EXERCISE GOAL:
Below is the data. Give it again, complete and exact.

SOURCE DATA:
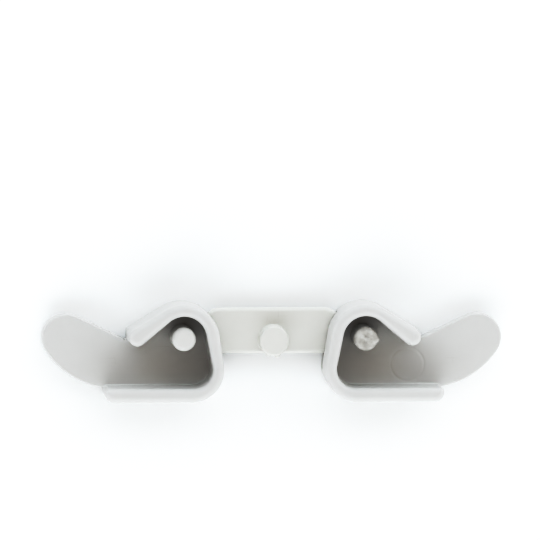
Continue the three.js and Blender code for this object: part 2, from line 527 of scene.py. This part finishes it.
@dataclass(frozen=True)
class MouldedWhite:
    """White plastic as it comes out of a mould: satin, faintly cloudy, with light handling marks.

    Scales are in clouds of noise to the metre. A span is where a smooth step rises.
    """

    name: str
    tint: Colour
    shade: Colour
    scuff: Colour
    roughness: float
    grain: float
    scuffs: float
    torn: Torn | None = None
    cloud_scale: float = 85.0
    cloud_span: Span = (0.3, 0.7)
    cloud_rough: float = 0.08
    mottle_scale: float = 650.0
    mottle_share: float = 0.3
    mottle_rough: float = 0.12
    grain_scale: float = 5200.0
    grain_depth: float = 0.00002
    speck_scale: float = 1900.0
    speck_span: Span = (0.78, 0.82)
    speck_share: float = 0.35
    patch_scale: float = 140.0
    patch_span: Span = (0.48, 0.66)
    rub_scales: Triple = (160.0, 2600.0, 900.0)
    rub_span: Span = (0.6, 0.72)
    cross_scales: Triple = (2200.0, 220.0, 700.0)
    cross_span: Span = (0.62, 0.74)
    mark_share: float = 0.6
    mark_rough: float = 0.14
    ior: float = 1.47

    def marks(self, graph: Graph, place: bpy.types.NodeSocket) -> Value:
        """Makes fine rub marks that run two ways, in patches.

        Args:
            graph: The material's graph.
            place: Coordinates of the piece.

        Returns:
            How strongly the surface is marked.
        """
        rubbed = graph.streaks(place, self.rub_scales, 4.0).step(self.rub_span)
        crossed = graph.streaks(place, self.cross_scales, 4.0).step(self.cross_span)
        patches = graph.noise(place, self.patch_scale, 2.0).step(self.patch_span)
        return (rubbed + crossed) * patches * self.scuffs

    def material(self) -> bpy.types.Material:
        """Builds the material.

        Returns:
            The finished material.
        """
        material = bpy.data.materials.new(self.name)
        graph = Graph(material)
        place = graph.place()
        clouds = graph.noise(place, self.cloud_scale, 3.0)
        mottle = graph.noise(place, self.mottle_scale, 3.0)
        grain = graph.noise(place, self.grain_scale, 2.0)
        specks = graph.noise(place, self.speck_scale, 1.0).step(self.speck_span)
        marks = self.marks(graph, place)
        cloudy = clouds.step(self.cloud_span) * (1 - self.mottle_share) + mottle * self.mottle_share
        body = graph.mix(cloudy, self.tint, self.shade)
        if self.torn:
            body = graph.mix(self.torn.share(graph, place), body, self.torn.colour)
        colour = graph.mix(marks * self.mark_share + specks * self.speck_share, body, self.scuff)
        uneven = (mottle - 0.5) * self.mottle_rough + (clouds - 0.5) * self.cloud_rough
        roughness = self.roughness + uneven + marks * self.mark_rough
        height = grain * 0.5 + mottle * 0.5 - marks * 0.5
        bump_sockets = {"Strength": self.grain, "Distance": self.grain_depth, "Height": height}
        surface = graph.node("BsdfPrincipled", None, {
            "Base Color": colour, "Roughness": roughness, "IOR": self.ior,
            "Specular IOR Level": 0.5, "Normal": graph.node("Bump", None, bump_sockets).outputs[0],
        })
        graph.node("OutputMaterial", None, {"Surface": surface.outputs[0]})
        return material


# ----------------------------------------------------------------------------------------- jaws


@dataclass(frozen=True)
class EjectorRing:
    """Faint round groove that an ejector leaves in the pocket floor."""

    centre: complex = 11.3 - 7.3j
    radius: float = 4.2
    depth: float = 0.05
    width: float = 0.3

    def sink(self, u: Numbers, v: Numbers) -> Numbers:
        """How deep the groove is at each point."""
        off = np.hypot(u - self.centre.real, v - self.centre.imag) - self.radius
        return self.depth * bump(off, self.width)


@dataclass(frozen=True)
class PinEnd:
    """Flat end of a pin with a shallow hollow in its middle."""

    depth: float = 0.05
    reach: float = 1.3

    def sink(self, u: Numbers, v: Numbers) -> Numbers:
        """How deep the hollow is at each point."""
        return self.depth * bump(np.hypot(u, v), self.reach)

    def lump(self, u: Numbers, v: Numbers, above: Numbers) -> Numbers | None:
        """Distance to a lump that stands on the end, of which a clean one has none."""
        return None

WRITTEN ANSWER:
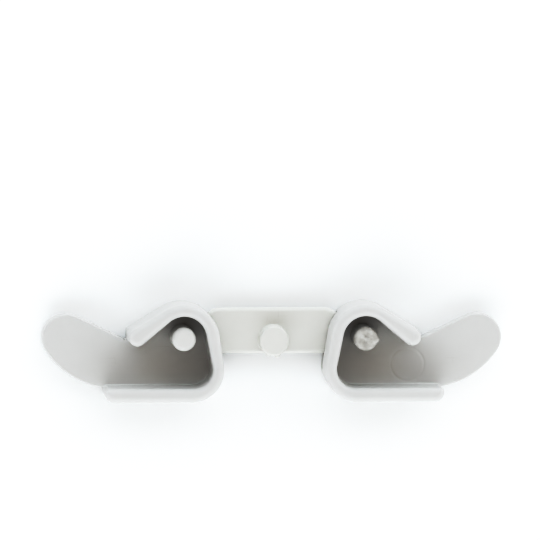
Continue the three.js and Blender code for this object: part 2, from line 527 of scene.py. This part finishes it.
@dataclass(frozen=True)
class MouldedWhite:
    """White plastic as it comes out of a mould: satin, faintly cloudy, with light handling marks.

    Scales are in clouds of noise to the metre. A span is where a smooth step rises.
    """

    name: str
    tint: Colour
    shade: Colour
    scuff: Colour
    roughness: float
    grain: float
    scuffs: float
    torn: Torn | None = None
    cloud_scale: float = 85.0
    cloud_span: Span = (0.3, 0.7)
    cloud_rough: float = 0.08
    mottle_scale: float = 650.0
    mottle_share: float = 0.3
    mottle_rough: float = 0.12
    grain_scale: float = 5200.0
    grain_depth: float = 0.00002
    speck_scale: float = 1900.0
    speck_span: Span = (0.78, 0.82)
    speck_share: float = 0.35
    patch_scale: float = 140.0
    patch_span: Span = (0.48, 0.66)
    rub_scales: Triple = (160.0, 2600.0, 900.0)
    rub_span: Span = (0.6, 0.72)
    cross_scales: Triple = (2200.0, 220.0, 700.0)
    cross_span: Span = (0.62, 0.74)
    mark_share: float = 0.6
    mark_rough: float = 0.14
    ior: float = 1.47

    def marks(self, graph: Graph, place: bpy.types.NodeSocket) -> Value:
        """Makes fine rub marks that run two ways, in patches.

        Args:
            graph: The material's graph.
            place: Coordinates of the piece.

        Returns:
            How strongly the surface is marked.
        """
        rubbed = graph.streaks(place, self.rub_scales, 4.0).step(self.rub_span)
        crossed = graph.streaks(place, self.cross_scales, 4.0).step(self.cross_span)
        patches = graph.noise(place, self.patch_scale, 2.0).step(self.patch_span)
        return (rubbed + crossed) * patches * self.scuffs

    def material(self) -> bpy.types.Material:
        """Builds the material.

        Returns:
            The finished material.
        """
        material = bpy.data.materials.new(self.name)
        graph = Graph(material)
        place = graph.place()
        clouds = graph.noise(place, self.cloud_scale, 3.0)
        mottle = graph.noise(place, self.mottle_scale, 3.0)
        grain = graph.noise(place, self.grain_scale, 2.0)
        specks = graph.noise(place, self.speck_scale, 1.0).step(self.speck_span)
        marks = self.marks(graph, place)
        cloudy = clouds.step(self.cloud_span) * (1 - self.mottle_share) + mottle * self.mottle_share
        body = graph.mix(cloudy, self.tint, self.shade)
        if self.torn:
            body = graph.mix(self.torn.share(graph, place), body, self.torn.colour)
        colour = graph.mix(marks * self.mark_share + specks * self.speck_share, body, self.scuff)
        uneven = (mottle - 0.5) * self.mottle_rough + (clouds - 0.5) * self.cloud_rough
        roughness = self.roughness + uneven + marks * self.mark_rough
        height = grain * 0.5 + mottle * 0.5 - marks * 0.5
        bump_sockets = {"Strength": self.grain, "Distance": self.grain_depth, "Height": height}
        surface = graph.node("BsdfPrincipled", None, {
            "Base Color": colour, "Roughness": roughness, "IOR": self.ior,
            "Specular IOR Level": 0.5, "Normal": graph.node("Bump", None, bump_sockets).outputs[0],
        })
        graph.node("OutputMaterial", None, {"Surface": surface.outputs[0]})
        return material


# ----------------------------------------------------------------------------------------- jaws


@dataclass(frozen=True)
class EjectorRing:
    """Faint round groove that an ejector leaves in the pocket floor."""

    centre: complex = 11.3 - 7.3j
    radius: float = 4.2
    depth: float = 0.05
    width: float = 0.3

    def sink(self, u: Numbers, v: Numbers) -> Numbers:
        """How deep the groove is at each point."""
        off = np.hypot(u - self.centre.real, v - self.centre.imag) - self.radius
        return self.depth * bump(off, self.width)


@dataclass(frozen=True)
class PinEnd:
    """Flat end of a pin with a shallow hollow in its middle."""

    depth: float = 0.05
    reach: float = 1.3

    def sink(self, u: Numbers, v: Numbers) -> Numbers:
        """How deep the hollow is at each point."""
        return self.depth * bump(np.hypot(u, v), self.reach)

    def lump(self, u: Numbers, v: Numbers, above: Numbers) -> Numbers | None:
        """Distance to a lump that stands on the end, of which a clean one has none."""
        return None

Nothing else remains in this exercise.